Each line below should be quoted exactly, please.
━━━━━━━━━━━━━━━━
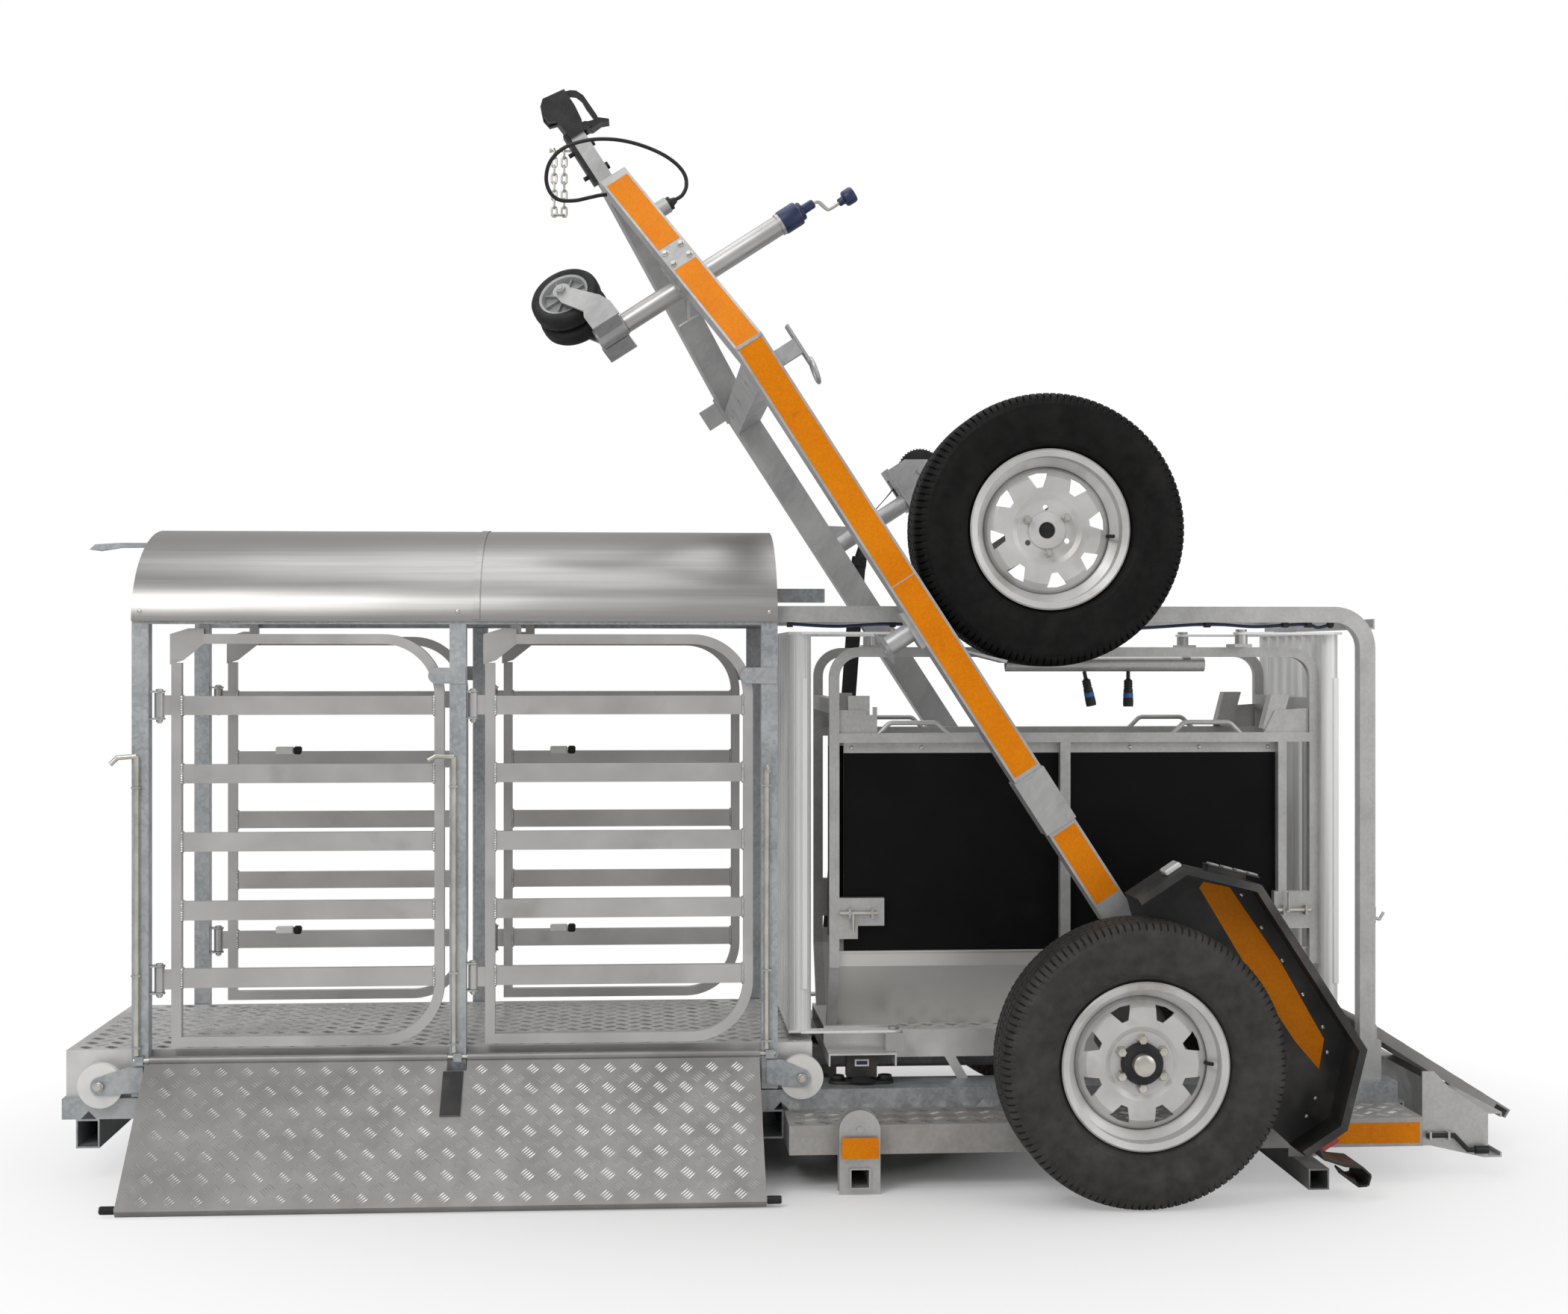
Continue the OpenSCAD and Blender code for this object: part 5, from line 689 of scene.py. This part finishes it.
def tread(u0, u1, v0, v1, step=0.044, keep_out=()):
    """Bars on the plane of u and v. Groups stand on a square net turned by 45 degrees; the group at (i, j) is
    turned by a quarter turn when i + j is odd. Bars that would cross the plate's edge are left out."""
    n = int((u1 - u0 + v1 - v0) / step) + 3
    i, j = (g.ravel() for g in np.meshgrid(np.arange(-n, n), np.arange(-n, n), indexing="ij"))
    s = step / 2**0.5
    cu, cv = (i - j) * s + (u0 + u1) / 2, (i + j) * s + (v0 + v1) / 2
    a = pi / 4 + (i + j) % 2 * pi / 2
    offset = (np.arange(5) - 2) * 0.0066
    u = (cu[:, None] - np.sin(a)[:, None] * offset).ravel()
    v = (cv[:, None] + np.cos(a)[:, None] * offset).ravel()
    a = np.repeat(a, 5)
    half = 0.0135
    ok = (u - half > u0) & (u + half < u1) & (v - half > v0) & (v + half < v1)
    for a0, a1, b0, b1 in keep_out:
        ok &= ~((u > a0 - half) & (u < a1 + half) & (v > b0 - half) & (v < b1 + half))
    u, v, a = u[ok], v[ok], a[ok]
    c, z = np.cos(a), 0 * a
    turn = np.stack([np.stack([c, -np.sin(a), z], -1), np.stack([np.sin(a), c, z], -1), np.stack([z, z, z + 1], -1)], 1)
    small = (BAR[0] * (half, 0.0017, 0.0013), BAR[1])
    return copies(small, np.stack([u, v, z], -1), turn)


SLOPE = radians(41)
RAMP_AXIS = (0, -0.398, 0.300)
ramp_turn = np.array([[1, 0, 0], [0, cos(SLOPE), -sin(SLOPE)], [0, sin(SLOPE), cos(SLOPE)]])
ramp_bars = tread(-1.618, -0.143, -0.428, -0.018, keep_out=[(-0.910, -0.855, -0.18, 0.0)])
ramp_bars = placed(ramp_bars, RAMP_AXIS, ramp_turn)
piece("near_ramp_tread", ramp_bars, "near_ramp", "tread_bar", weld=False)
piece("far_ramp_tread", mirror(ramp_bars), "far_ramp", "tread_bar", weld=False)
floor_bars = tread(-1.820, -0.008, -0.341, 0.341)
piece("floor_tread", placed(floor_bars, (0, 0, 0.318)), "base", "tread_bar", weld=False)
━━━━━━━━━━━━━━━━
Result of this task:
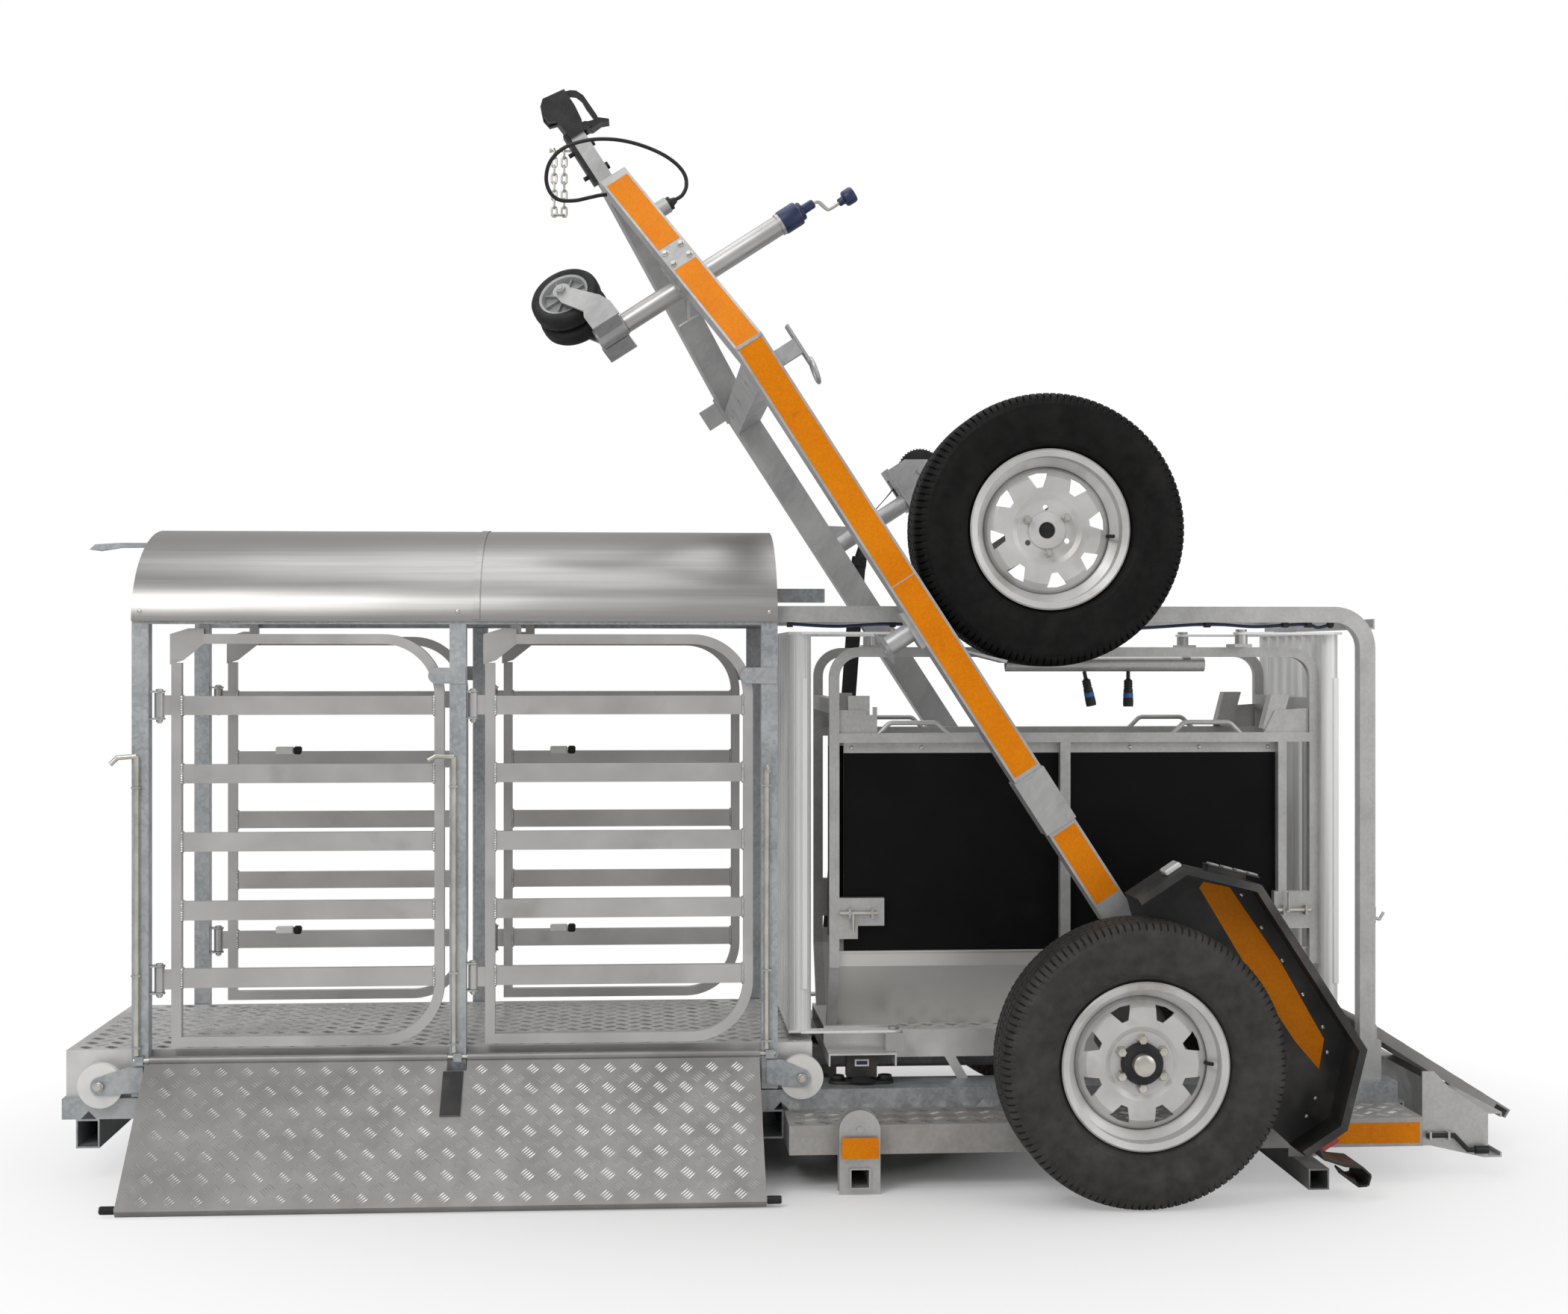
Continue the OpenSCAD and Blender code for this object: part 5, from line 689 of scene.py. This part finishes it.
def tread(u0, u1, v0, v1, step=0.044, keep_out=()):
    """Bars on the plane of u and v. Groups stand on a square net turned by 45 degrees; the group at (i, j) is
    turned by a quarter turn when i + j is odd. Bars that would cross the plate's edge are left out."""
    n = int((u1 - u0 + v1 - v0) / step) + 3
    i, j = (g.ravel() for g in np.meshgrid(np.arange(-n, n), np.arange(-n, n), indexing="ij"))
    s = step / 2**0.5
    cu, cv = (i - j) * s + (u0 + u1) / 2, (i + j) * s + (v0 + v1) / 2
    a = pi / 4 + (i + j) % 2 * pi / 2
    offset = (np.arange(5) - 2) * 0.0066
    u = (cu[:, None] - np.sin(a)[:, None] * offset).ravel()
    v = (cv[:, None] + np.cos(a)[:, None] * offset).ravel()
    a = np.repeat(a, 5)
    half = 0.0135
    ok = (u - half > u0) & (u + half < u1) & (v - half > v0) & (v + half < v1)
    for a0, a1, b0, b1 in keep_out:
        ok &= ~((u > a0 - half) & (u < a1 + half) & (v > b0 - half) & (v < b1 + half))
    u, v, a = u[ok], v[ok], a[ok]
    c, z = np.cos(a), 0 * a
    turn = np.stack([np.stack([c, -np.sin(a), z], -1), np.stack([np.sin(a), c, z], -1), np.stack([z, z, z + 1], -1)], 1)
    small = (BAR[0] * (half, 0.0017, 0.0013), BAR[1])
    return copies(small, np.stack([u, v, z], -1), turn)


SLOPE = radians(41)
RAMP_AXIS = (0, -0.398, 0.300)
ramp_turn = np.array([[1, 0, 0], [0, cos(SLOPE), -sin(SLOPE)], [0, sin(SLOPE), cos(SLOPE)]])
ramp_bars = tread(-1.618, -0.143, -0.428, -0.018, keep_out=[(-0.910, -0.855, -0.18, 0.0)])
ramp_bars = placed(ramp_bars, RAMP_AXIS, ramp_turn)
piece("near_ramp_tread", ramp_bars, "near_ramp", "tread_bar", weld=False)
piece("far_ramp_tread", mirror(ramp_bars), "far_ramp", "tread_bar", weld=False)
floor_bars = tread(-1.820, -0.008, -0.341, 0.341)
piece("floor_tread", placed(floor_bars, (0, 0, 0.318)), "base", "tread_bar", weld=False)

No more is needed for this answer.